Tuesday, Cottonwood City Council explored different options in its waste and recycling management during a work session.
Right now, the city does not regulate residential waste or recycling operations, according to staff. Three major providers circulate the city putting four to five trucks on city streets weekly.
Both council and staff expressed concern over the wear and tear these trucks put on city streets.
According to research from the City of Sedona, a single trip from one of these trucks is equivalent to 1,000 passenger car trips.
“We spend a lot of money on our roads and we’re very concerned about them and it seems these trucks are doing a lot of wear and tear on our roads,” said Council Member Michael Mathews.
Council Member Doug Hulse agreed.
“Bottom line is I keep going back to the amount of damage being done to our streets,” he said. “When you consider that you have three trucks every day somewhere in the city and every day running on our collector and major arterial streets … we’re money ahead if we can eliminate a lot of those trips.”

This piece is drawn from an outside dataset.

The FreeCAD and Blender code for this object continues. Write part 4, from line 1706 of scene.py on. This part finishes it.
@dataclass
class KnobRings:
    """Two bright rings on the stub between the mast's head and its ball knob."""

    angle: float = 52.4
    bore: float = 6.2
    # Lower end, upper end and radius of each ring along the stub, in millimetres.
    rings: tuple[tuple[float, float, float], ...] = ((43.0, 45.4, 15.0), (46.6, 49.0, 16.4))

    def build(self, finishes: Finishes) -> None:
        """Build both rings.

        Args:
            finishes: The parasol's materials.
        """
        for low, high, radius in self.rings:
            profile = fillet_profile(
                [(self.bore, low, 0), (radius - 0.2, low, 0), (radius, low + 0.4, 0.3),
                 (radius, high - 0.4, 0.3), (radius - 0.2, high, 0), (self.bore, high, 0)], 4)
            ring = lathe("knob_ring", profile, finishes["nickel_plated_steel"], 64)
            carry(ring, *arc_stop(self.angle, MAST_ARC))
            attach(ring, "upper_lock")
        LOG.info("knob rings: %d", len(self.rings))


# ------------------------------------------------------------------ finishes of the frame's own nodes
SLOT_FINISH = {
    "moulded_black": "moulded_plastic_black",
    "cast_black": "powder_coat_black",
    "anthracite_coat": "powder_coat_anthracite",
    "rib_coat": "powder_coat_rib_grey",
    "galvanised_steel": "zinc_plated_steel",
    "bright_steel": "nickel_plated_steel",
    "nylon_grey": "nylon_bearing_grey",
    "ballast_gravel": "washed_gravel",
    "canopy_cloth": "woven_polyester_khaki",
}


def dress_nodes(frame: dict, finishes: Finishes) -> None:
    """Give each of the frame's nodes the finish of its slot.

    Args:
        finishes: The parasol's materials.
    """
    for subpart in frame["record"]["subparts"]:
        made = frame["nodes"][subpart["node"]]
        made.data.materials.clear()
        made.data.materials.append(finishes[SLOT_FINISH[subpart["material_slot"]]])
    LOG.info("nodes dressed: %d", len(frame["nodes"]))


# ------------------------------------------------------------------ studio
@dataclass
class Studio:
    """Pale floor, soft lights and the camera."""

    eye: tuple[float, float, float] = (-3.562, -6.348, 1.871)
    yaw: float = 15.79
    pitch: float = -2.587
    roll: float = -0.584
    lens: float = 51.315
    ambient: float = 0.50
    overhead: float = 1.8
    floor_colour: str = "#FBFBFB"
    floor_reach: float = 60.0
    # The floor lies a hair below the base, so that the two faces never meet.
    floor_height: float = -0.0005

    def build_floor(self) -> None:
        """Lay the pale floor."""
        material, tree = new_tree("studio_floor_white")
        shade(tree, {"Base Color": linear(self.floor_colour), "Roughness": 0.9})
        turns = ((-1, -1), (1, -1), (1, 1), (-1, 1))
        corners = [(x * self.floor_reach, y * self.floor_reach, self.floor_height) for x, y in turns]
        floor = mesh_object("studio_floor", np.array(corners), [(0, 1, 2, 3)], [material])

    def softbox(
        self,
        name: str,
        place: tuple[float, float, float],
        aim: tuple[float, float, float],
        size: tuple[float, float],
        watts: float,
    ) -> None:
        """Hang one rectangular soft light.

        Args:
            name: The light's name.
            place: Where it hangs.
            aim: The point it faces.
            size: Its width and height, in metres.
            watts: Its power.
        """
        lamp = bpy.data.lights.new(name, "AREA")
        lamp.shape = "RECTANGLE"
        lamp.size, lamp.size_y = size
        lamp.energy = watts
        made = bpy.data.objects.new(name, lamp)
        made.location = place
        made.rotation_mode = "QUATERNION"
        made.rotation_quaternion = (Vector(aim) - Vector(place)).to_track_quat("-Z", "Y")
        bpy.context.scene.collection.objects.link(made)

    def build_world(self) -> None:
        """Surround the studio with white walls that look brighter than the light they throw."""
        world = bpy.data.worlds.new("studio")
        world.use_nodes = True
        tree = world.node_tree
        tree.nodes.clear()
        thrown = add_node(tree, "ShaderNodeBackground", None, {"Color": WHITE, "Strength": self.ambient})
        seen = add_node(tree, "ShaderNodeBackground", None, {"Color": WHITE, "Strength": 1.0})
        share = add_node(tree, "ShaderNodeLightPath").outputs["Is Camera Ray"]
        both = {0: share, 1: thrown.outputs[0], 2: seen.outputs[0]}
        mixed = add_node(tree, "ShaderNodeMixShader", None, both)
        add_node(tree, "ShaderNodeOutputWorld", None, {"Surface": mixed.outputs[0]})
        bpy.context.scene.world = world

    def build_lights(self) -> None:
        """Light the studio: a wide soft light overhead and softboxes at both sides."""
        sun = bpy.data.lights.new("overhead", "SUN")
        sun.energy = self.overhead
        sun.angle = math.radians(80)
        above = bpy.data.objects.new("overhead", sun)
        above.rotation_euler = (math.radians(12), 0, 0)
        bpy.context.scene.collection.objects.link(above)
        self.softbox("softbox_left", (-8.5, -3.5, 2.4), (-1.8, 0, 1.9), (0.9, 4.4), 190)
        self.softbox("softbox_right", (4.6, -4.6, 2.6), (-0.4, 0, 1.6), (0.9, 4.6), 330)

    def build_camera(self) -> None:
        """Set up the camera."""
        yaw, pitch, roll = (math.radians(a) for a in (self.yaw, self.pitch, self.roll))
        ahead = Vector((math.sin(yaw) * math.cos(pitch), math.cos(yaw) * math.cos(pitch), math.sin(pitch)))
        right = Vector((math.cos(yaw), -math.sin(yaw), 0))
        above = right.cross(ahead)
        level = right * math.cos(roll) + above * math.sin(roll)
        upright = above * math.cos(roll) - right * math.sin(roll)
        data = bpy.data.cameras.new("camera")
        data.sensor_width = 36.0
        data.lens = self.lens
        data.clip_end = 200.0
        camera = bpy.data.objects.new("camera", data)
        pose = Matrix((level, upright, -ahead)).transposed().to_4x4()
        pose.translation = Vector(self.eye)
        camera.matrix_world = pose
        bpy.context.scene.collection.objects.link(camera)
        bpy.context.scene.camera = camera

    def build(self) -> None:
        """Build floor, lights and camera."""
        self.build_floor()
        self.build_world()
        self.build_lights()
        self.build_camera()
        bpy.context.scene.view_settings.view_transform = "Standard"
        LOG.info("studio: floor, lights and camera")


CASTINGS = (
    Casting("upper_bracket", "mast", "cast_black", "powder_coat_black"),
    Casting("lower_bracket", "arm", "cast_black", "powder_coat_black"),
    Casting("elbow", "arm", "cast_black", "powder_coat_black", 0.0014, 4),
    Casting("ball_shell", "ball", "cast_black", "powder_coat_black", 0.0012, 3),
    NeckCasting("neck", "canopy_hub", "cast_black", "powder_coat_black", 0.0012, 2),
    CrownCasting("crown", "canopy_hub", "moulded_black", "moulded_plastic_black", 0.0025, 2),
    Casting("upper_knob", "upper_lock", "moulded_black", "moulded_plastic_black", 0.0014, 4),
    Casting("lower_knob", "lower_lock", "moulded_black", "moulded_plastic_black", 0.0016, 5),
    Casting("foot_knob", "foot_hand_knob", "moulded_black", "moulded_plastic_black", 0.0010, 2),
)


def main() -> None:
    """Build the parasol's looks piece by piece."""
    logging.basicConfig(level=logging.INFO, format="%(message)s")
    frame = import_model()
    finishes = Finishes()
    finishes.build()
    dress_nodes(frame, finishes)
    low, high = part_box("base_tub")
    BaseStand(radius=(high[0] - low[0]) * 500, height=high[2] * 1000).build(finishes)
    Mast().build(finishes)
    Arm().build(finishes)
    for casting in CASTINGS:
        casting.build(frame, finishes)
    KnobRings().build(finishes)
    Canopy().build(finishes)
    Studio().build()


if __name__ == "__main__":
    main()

According to staff, prior councils have discussed the issue of waste trucks before.
Staff provided the following options for council to consider:
City Partner- Request for proposal process
Charging fees from providers to offset street impacts
City Manager Ron Corbin said staff would also provide some sustainability criteria in the RFP process should council choose that option. The City of Clarkdale uses a single-hauler method. Much of council leaned toward that direction as well.

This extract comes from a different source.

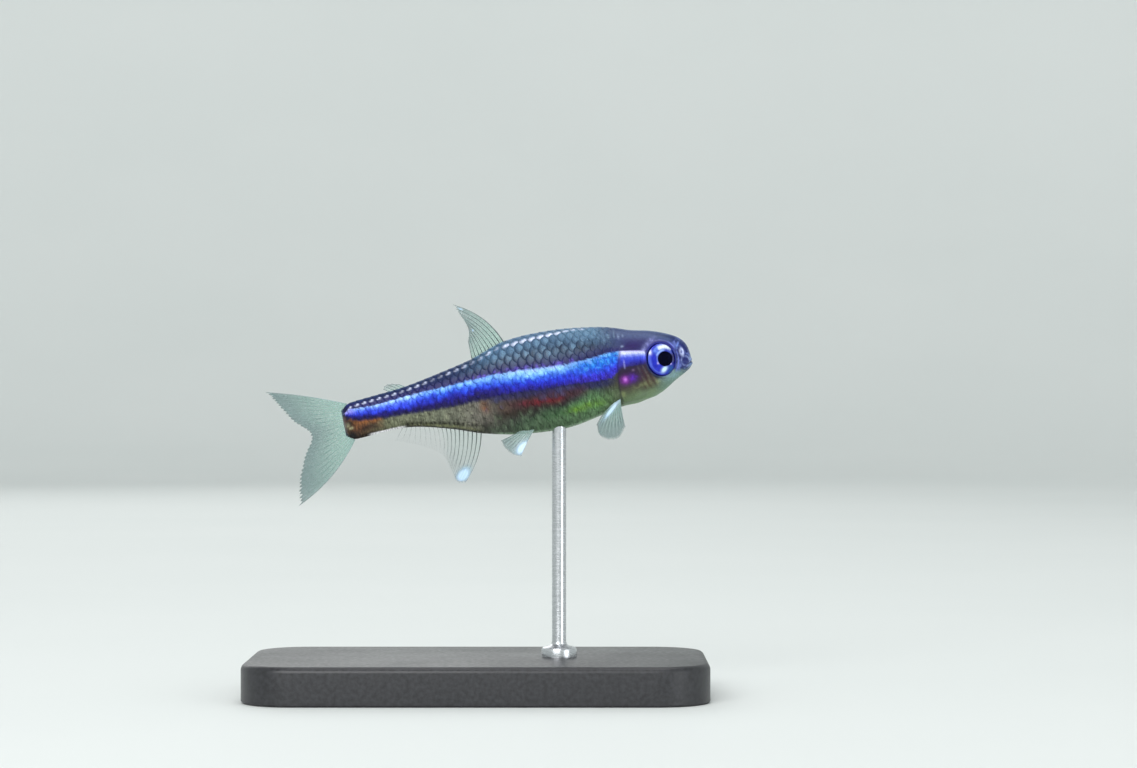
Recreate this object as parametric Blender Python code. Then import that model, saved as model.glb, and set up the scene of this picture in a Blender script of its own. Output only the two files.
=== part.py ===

But Council Member Ruben Jauregui said he felt it would behoove council to get more information before making a decision, seeing as the issue has come up before.
“Part of my concern is that once you give someone a contract for five years, these other haulers are hit hard and may not be around the next time to bid,” he said. “So we are in essence putting some people out of business, plain and simple.”

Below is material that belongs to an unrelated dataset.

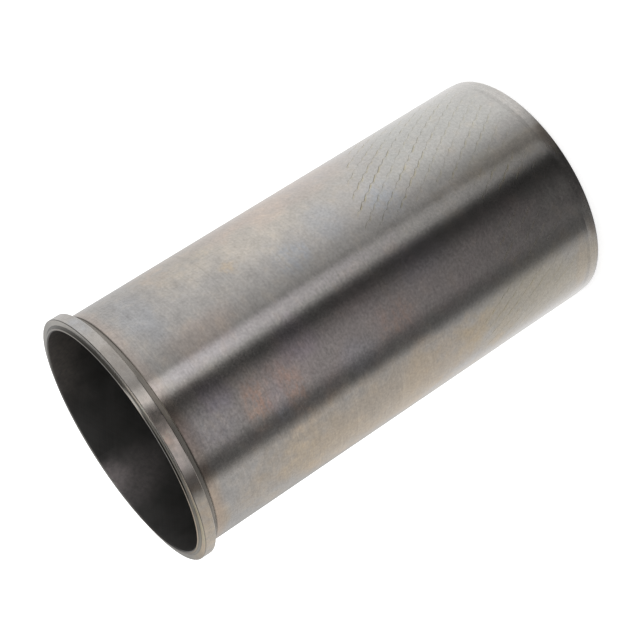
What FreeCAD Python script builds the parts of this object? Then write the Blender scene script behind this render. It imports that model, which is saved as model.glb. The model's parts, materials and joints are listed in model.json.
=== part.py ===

Mayor Tim Elinski agreed but noted that private businesses are agile.
“You could see a merger of two private companies working together,” he said.
Vice Mayor Tosca Henry said she felt it was unfair for council to speculate on what the haulers in town can do. She also said she wants to gather more information related to recycling options.
Council Member Jackie Nairn said she has heard complaints from several citizens about the state of the city’s streets but doesn’t like the idea of limiting choices to just one hauler.
“If we are going to make a decision on any one of these … I would lean more toward a single-hauler method … I would certainly like to gather more information.”
Mathews said it’s not abnormal for municipalities to have their own trash collection service.
“So this would be kind of the same thing in that we would essentially just be contracting that out instead of doing it in-house,” said Mathews.
But Henry said she doesn’t think it should be on the city to choose a hauler for citizens.
“Who are we to choose who is the trash provider for each of our residents here?” Henry asked.
Henry also took issue with just singling out trash haulers bringing wear and tear to the streets.
“I don’t think it’s fair to single out our trash haulers and say ‘you are responsible,’” she said.
Henry also went on the record at Tuesday’s meeting saying she does not support any of the three trash hauling methods provided by staff and would like more information.
Chris Taylor, owner of Taylor Waste, said during a call to the public that he finds that many of the citizens in Cottonwood prefer free enterprise and the ability to choose.
Concerning the wear and tear of the roads, Taylor said he felt there was misplaced blame put on the trash haulers.
“I realize we do have big trucks that provide wear and tear but we’re not only ones out there.”
Council directed staff to gather more information for future council discussion.